In two weeks' time, Parliament will be voting on an amendment bill proposing changes in the management composition and structure of the Reserve Bank.
In a nutshell, the South African Reserve Bank Amendment Bill closes any loopholes that may allow shareholders to possess more than the maximum limit of 10000 shares per shareholder. This is linked to the general management of the bank, as shareholders currently elect seven of the 14 directors, and voting rights are proportional to the number of shares held.
It also proposes to allow for the nominations of directors from a "broader base of society" by extending the number of directors to 15, in which shareholders, who currently elect seven directors, would now nominate seven and they would be subject to confirmation by a panel.
The amendment bill is creating a potentially politically charged situation in which the other seven directors would be presidential appointments, who do not have to be confirmed by the panel.
The panel doesn't yet exist.
It is part of the proposed amendment and is envisaged to consist of the governor, a retired judge, an individual nominated by the finance minister and three people nominated by the National Economic Development and Labour Council.
The panel, convened by the governor himself, is meant to review nominations of directors from shareholders, and the bill lays out some criteria that must be met by the nominees.
Central banks have been around for a while. Sweden is widely recognised to have established the first central bank, the Swedish Riksbank, in 1668. Quickly following in 1694 was the Bank of England.
Both were established as private entities, independent from government.
There was a wave of nationalisation, but most central banks have regained their independence in the past 30 years, limited mainly by the fact that they must report to their corresponding legislative entities. For example, the US Federal Reserve, which is the central bank of the US, must report to Congress.
A central bank uses a variety of tools to regulate the amount of money in circulation, and the level and structure of prices.
South Africans should follow this institution closely, as we are all affected by a series of decisions that maintain the purchasing power of our money and keep our standards of living from falling.
Monetary policy is the explanation behind the interest earned in our savings accounts. It is the basis upon which we are able to export our wine at certain prices. It is the force behind the prices of bread and milk.
Historically, there have been two main issues surrounding central bank operations.
One has to do with its degree of independence. An institution that regulates monetary policy should be aligned to the desired issues arising in the real economy, such as sector development, service delivery and employment.
Having said that, a central bank that is too closely aligned to the executive branch may become susceptible to political machinations and may implement policy that is in the best interests of the ruling party, as opposed to those of the country.
Generally, this issue has been settled in the court of public opinion, and there is no shortage of studies that reveal that the more independent a central bank, the less inflation an economy experiences.

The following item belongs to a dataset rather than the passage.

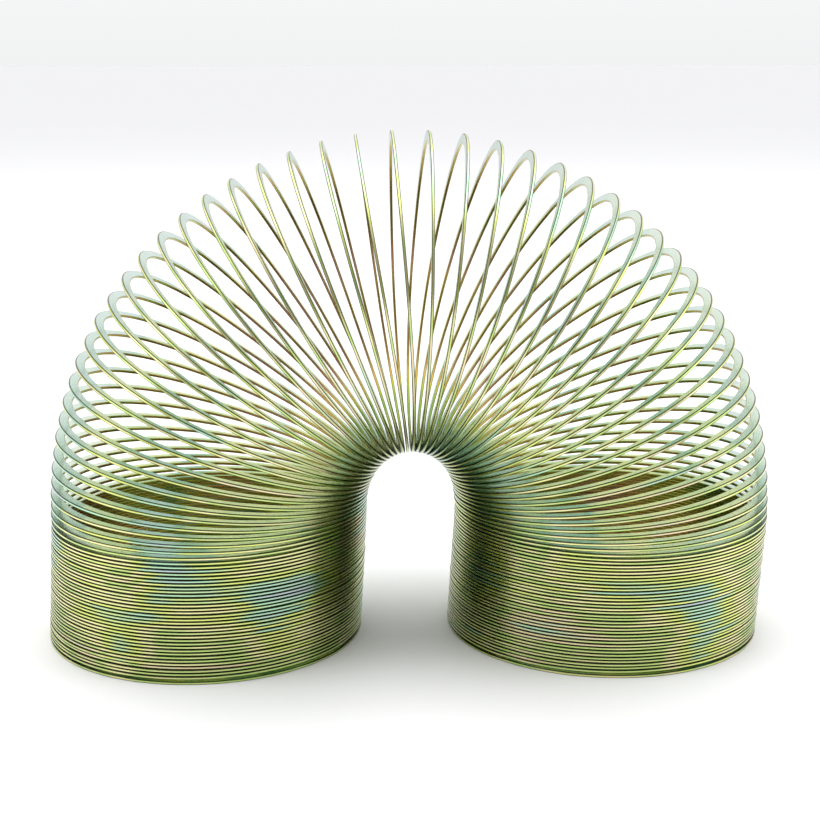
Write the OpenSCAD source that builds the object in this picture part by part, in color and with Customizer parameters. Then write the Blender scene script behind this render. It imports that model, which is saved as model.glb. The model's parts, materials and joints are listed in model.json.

That the South African Reserve Bank should operate independently and without influence from the executive branch is guaranteed by the constitution.
According to section 224 of the constitution, the bank, in pursuit of its primary objective, must perform its functions independently, and without fear, favour or prejudice, but there must be regular consultation between the Bank and the Cabinet member responsible for national financial matters.
It can pursue policies on behalf of the country without regard to political party platforms, campaign promises and the like.
The second issue surrounding central bank operations, is one that the private sector has long dealt with, which is known as the principal-agent problem.
The owner always faces the challenge of ensuring that his goals and those of his managers are in alignment.
Democracy is itself a principal-agent problem as citizens (the principals) do not have complete control, nor at the very least, full information regarding the agents (elected representatives) that we have elected.
Why do we not have full control over public authorities?
First, they are in the business of public administration. That is to say, this is their work while we struggle with things such as our livelihoods, our children, etc.
Second, there is what is called asymmetric information, where one party has more information than the other. This is particularly crucial in matters that are fairly technical, such as monetary policy.
In the area of central banking, let's face it, they know more than we do about inflation, targets, exchange rates, etc. The skills and expertise of the agents play a crucial role in the outcome of the contracted task, and SA's monetary policy depends on the governor, deputy governors and directors.
However, operational independence is different from goal independence. The Bank's board cannot be allowed to take a direction outside of the country's national planning framework or that is not in the best interests of the people.
This is where accountability comes in. How do we ensure that the agents (directors) always act in our best interests?
Since there is no direct accountability mechanism between citizens and the Bank's governor and directors, the citizens of SA ensure the satisfactory performance of the governors and his staff through Parliament.
Parliament, our true voice in the central bank, bears the ultimate responsibility of monitoring the Bank's board.
Presidential appointments are essentially political appointments, and the panel simply puts too much distance between South African citizens and the country's highest monetary authority.
All nominations to the board, including the governor, should be vetted and ratified by Parliament, regardless of whether they come from the president or from shareholders.
Regarding the proposed amendment, parliamentarians should be asking themselves three questions with regard to whether the revisions in legislation enhance or undermine the accountability of the Bank: do the changes proposed undermine the national goals concerning monetary policy? Who bears final responsibility for the outcomes and what recourse do South Africans have if the outcomes are undesirable? How can Parliament better engage on monetary policy issue and how can we amend the bill to incorporate this?
So how democratic can a central bank be? The answer is: very.